Marlies Carruth, Director, MacArthur Fellows, reflects on the creative impact of broad participation and community on the 40th anniversary of the Fellows program.
As we wind down 2021, looking back crystalizes what is ahead.
As the COVID-19 pandemic continues, innovations in technology and science have enabled us to return to workplaces and schools, sporting and cultural events, convenings and celebrations. These are all steps forward toward a new normal. However, there are other fronts to our battles, as we confront dangerous science skepticism, misinformation, denial about the fragility of our democracy, and an alarming commitment to violently silencing voices of dissent and difference.
Clearly, there is still much work to do to broaden the reach of empathy and regain a sense of our shared humanity.
As 2021 comes to a close, so too does the celebration of the 40th Anniversary of the MacArthur Fellows Program. This year, we supported a multi-site, “city as gallery” exhibition, Toward Common Cause, featuring MacArthur Fellows from all four decades. The exhibition opened in July at its anchor location at the Smart Museum on the University of Chicago campus.
From the original idea of a handful of artists at a handful of locations, the project grew to 29 artists from around the country and 19 venues around Chicago, presenting a plethora of opportunities for engagement and participation across the city.

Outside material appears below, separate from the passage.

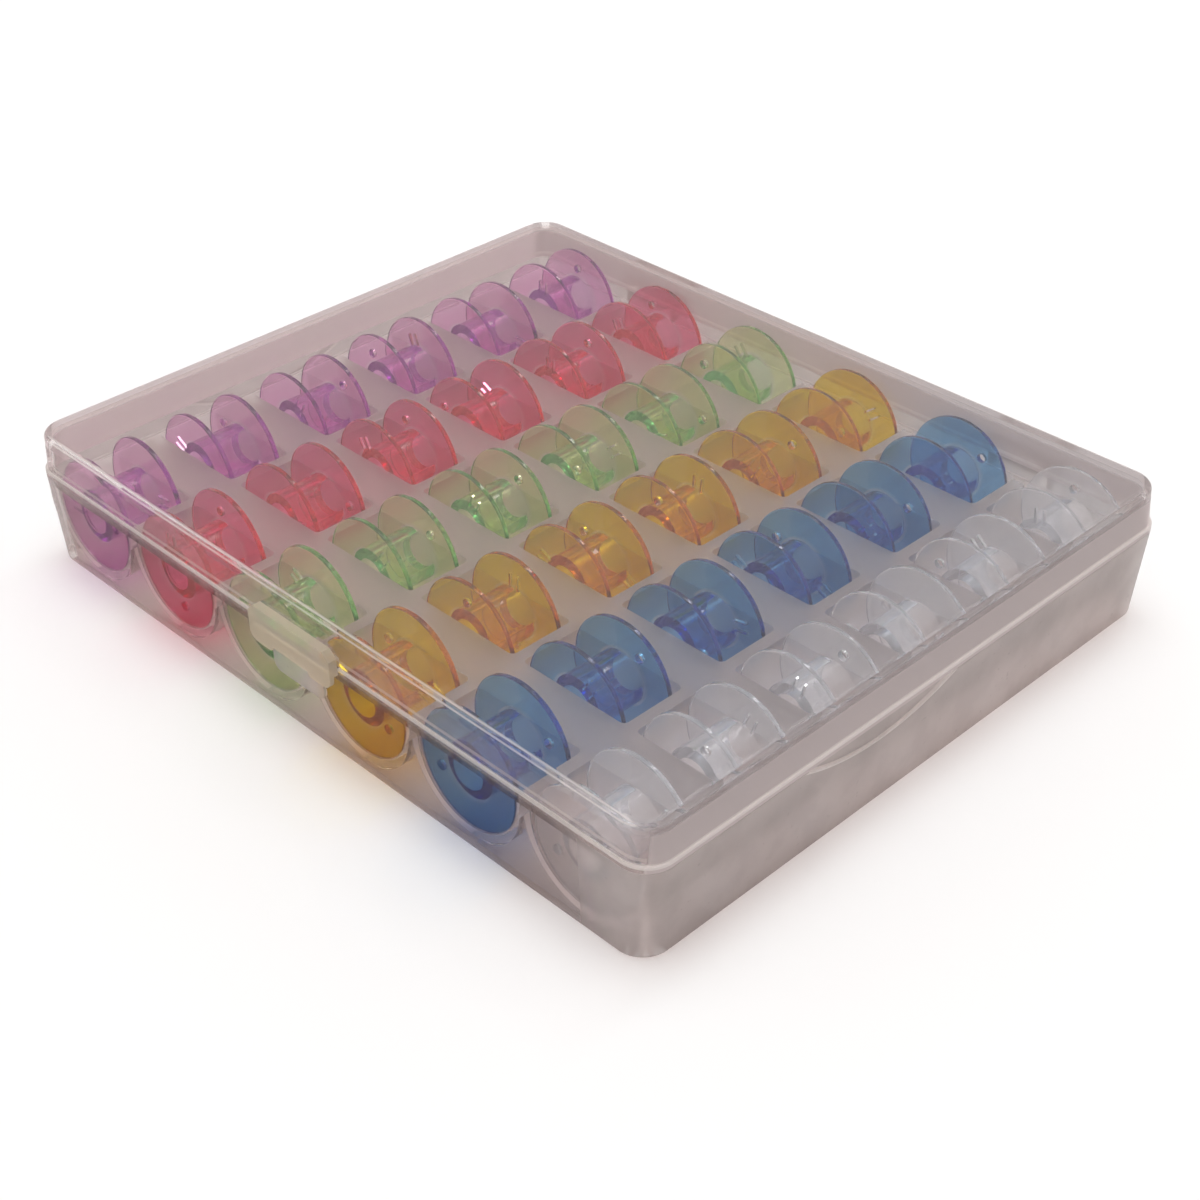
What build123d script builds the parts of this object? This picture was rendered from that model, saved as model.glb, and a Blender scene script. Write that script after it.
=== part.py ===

The exhibition represented a diversity of artists and artistic practices, and their responses to urgent social and environmental concerns. The work illuminated how art engages with other disciplines—economics, climate science, history, anthropology, and more—and how art offers new ways of representing our lives and relationships.
Much of the work of Toward Common Cause was developed from the ground up rather than the top-down, in close collaboration with members of the communities where the work was displayed, meeting audiences where they live and work.
The geographic reach of the exhibition was ambitious from the start. But it soon became clear that the multi-site footprint of the exhibition leveraged a wealth of existing public spaces: traditional museum venues, a library, community cultural anchors, research collectives, and social service organizations.
Installations were reimagined, designed beyond standard exhibition templates, and infused with the character of local settings. We envisioned new possibilities, sidestepped unanticipated challenges, and made new plans.
The project involved both ephemeral experiences and permanent installations. Texts and images created with young people at Centro Romero will live on after the show there has closed. Mel Chin’s Fundred Dollar Bill Project extends into its eleventh year and was embraced by a local after-school program. Kerry James Marshall’s site-specific piece at BBF Family Services is permanent and will delight regulars and visitors with its provocation and beauty. Posters from Rick Lowe’s Black Wall Street Journey circulate throughout the city.
While most of the exhibited works have come down, we are pleased to see engagement continuing with ideas and insights catalyzed by the participating artists.
These project ripples could echo long after the removal of art from the walls of the exhibition venues. In ongoing relationships between artists, between curators and artists, and between community audiences and partners, we see generative and enduring possibilities and the promise of ongoing conversations that will spawn new work and interest and more questions and dialogue.
This was always the point of the initiative.
Experimentation is nothing new to the MacArthur Fellows Program. From the beginning, the Fellows Program was unusual in its bold ambition to identify and reward creativity across all human endeavor. We now work with more nominators, evaluators, and rotating external advisors than in the earliest years of the program. New technologies and process refinements are enabling us to be more participatory—and inclusive—than ever.
We are proud of this participatory chorus. We remain committed to listening to external voices and views in the service of identifying individuals doing pathbreaking work.
The MacArthur Fellows Class of 2021 reflects such broad participation within our decades’ old selection process. The 25 Fellows of this year’s class were chosen for their exceptional creativity and their continued promise of significant impact. Once again, in this year’s class, we celebrate creative risk-takers in visual art, literature, journalism, social science, and STEM fields, such as Safiya Noble, who is highlighting the power structures built into commercial search engines and Trevor Bedford, a computational biologist improving our ability to detect novel viruses and respond to the present and future pandemics.
As usual, we announced a few firsts this year: the first married couple to each receive a separate Fellowship in the same year, reflecting individual and co-produced work; and the first formerly incarcerated Fellows to receive awards. But these choices also seem more inevitable than groundbreaking. Cristina Ibarra and Alex Rivera are veteran filmmakers with a recent genre-bending film that gives a rare glimpse into the courage of young activists revealing contemporary U.S. immigrant detention practices; Dwayne Betts and Desmond Meade have created dynamic movements to promote the rights and humanity of people with criminal records. All add much needed energy and context to prominent public debates.
On reflection, inclusion and participation can be collaborative pillars that nurture a thriving community, as evident with both the milestone celebration of the 40th anniversary through Toward Common Cause and with the robust award model of the MacArthur Fellows Program.
Such a framework may not always be the most obvious path to follow, but as with these examples, it can provide the most impactful way forward.